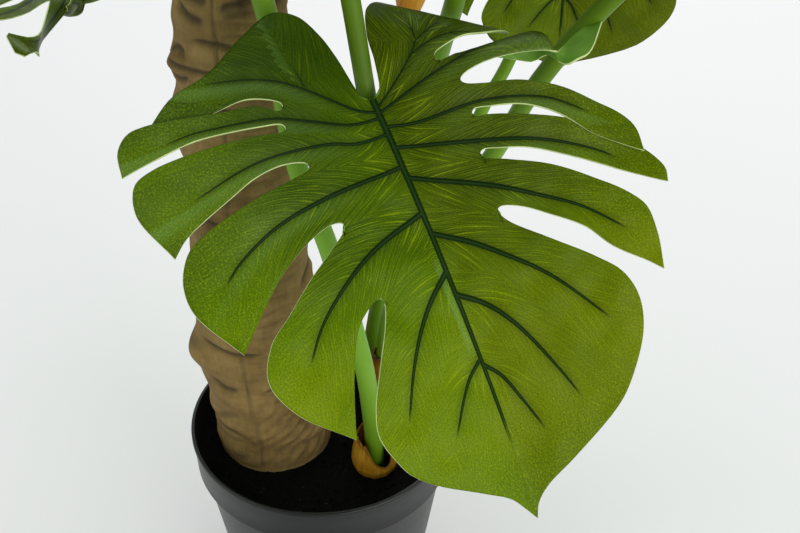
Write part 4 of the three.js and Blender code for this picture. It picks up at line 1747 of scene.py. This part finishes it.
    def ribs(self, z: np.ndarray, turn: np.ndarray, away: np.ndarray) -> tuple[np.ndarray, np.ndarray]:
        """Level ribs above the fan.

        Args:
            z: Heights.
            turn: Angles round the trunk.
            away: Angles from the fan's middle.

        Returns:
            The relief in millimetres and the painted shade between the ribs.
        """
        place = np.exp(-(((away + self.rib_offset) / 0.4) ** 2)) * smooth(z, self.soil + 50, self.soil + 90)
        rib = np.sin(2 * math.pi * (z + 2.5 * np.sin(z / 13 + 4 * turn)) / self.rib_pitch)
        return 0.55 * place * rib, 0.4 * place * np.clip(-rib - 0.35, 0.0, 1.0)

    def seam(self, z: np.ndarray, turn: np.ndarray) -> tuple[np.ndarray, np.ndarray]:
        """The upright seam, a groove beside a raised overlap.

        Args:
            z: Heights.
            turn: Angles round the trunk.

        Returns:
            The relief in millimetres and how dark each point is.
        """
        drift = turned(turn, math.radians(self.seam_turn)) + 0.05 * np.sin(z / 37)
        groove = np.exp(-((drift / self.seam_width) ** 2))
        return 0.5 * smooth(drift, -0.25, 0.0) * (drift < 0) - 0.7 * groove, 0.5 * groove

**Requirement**
Write the material out again in its entirety, exactly as shown.

**Written solution**
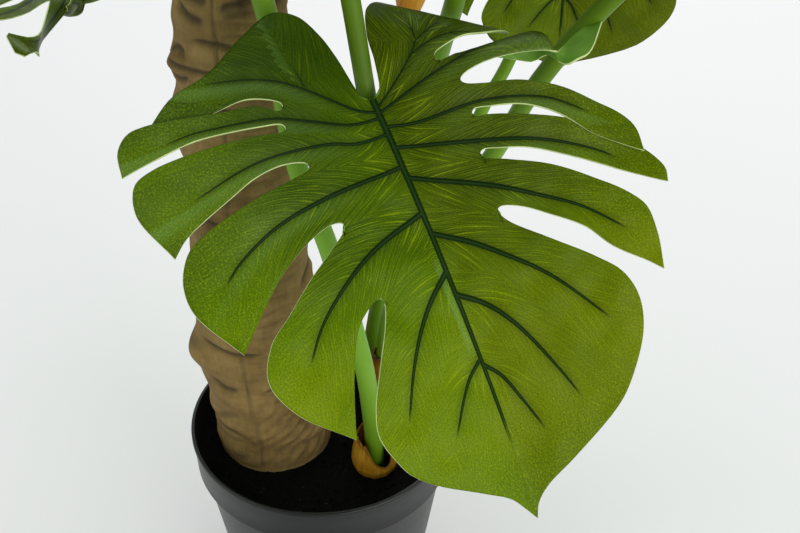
Write part 4 of the three.js and Blender code for this picture. It picks up at line 1747 of scene.py. This part finishes it.
    def ribs(self, z: np.ndarray, turn: np.ndarray, away: np.ndarray) -> tuple[np.ndarray, np.ndarray]:
        """Level ribs above the fan.

        Args:
            z: Heights.
            turn: Angles round the trunk.
            away: Angles from the fan's middle.

        Returns:
            The relief in millimetres and the painted shade between the ribs.
        """
        place = np.exp(-(((away + self.rib_offset) / 0.4) ** 2)) * smooth(z, self.soil + 50, self.soil + 90)
        rib = np.sin(2 * math.pi * (z + 2.5 * np.sin(z / 13 + 4 * turn)) / self.rib_pitch)
        return 0.55 * place * rib, 0.4 * place * np.clip(-rib - 0.35, 0.0, 1.0)

    def seam(self, z: np.ndarray, turn: np.ndarray) -> tuple[np.ndarray, np.ndarray]:
        """The upright seam, a groove beside a raised overlap.

        Args:
            z: Heights.
            turn: Angles round the trunk.

        Returns:
            The relief in millimetres and how dark each point is.
        """
        drift = turned(turn, math.radians(self.seam_turn)) + 0.05 * np.sin(z / 37)
        groove = np.exp(-((drift / self.seam_width) ** 2))
        return 0.5 * smooth(drift, -0.25, 0.0) * (drift < 0) - 0.7 * groove, 0.5 * groove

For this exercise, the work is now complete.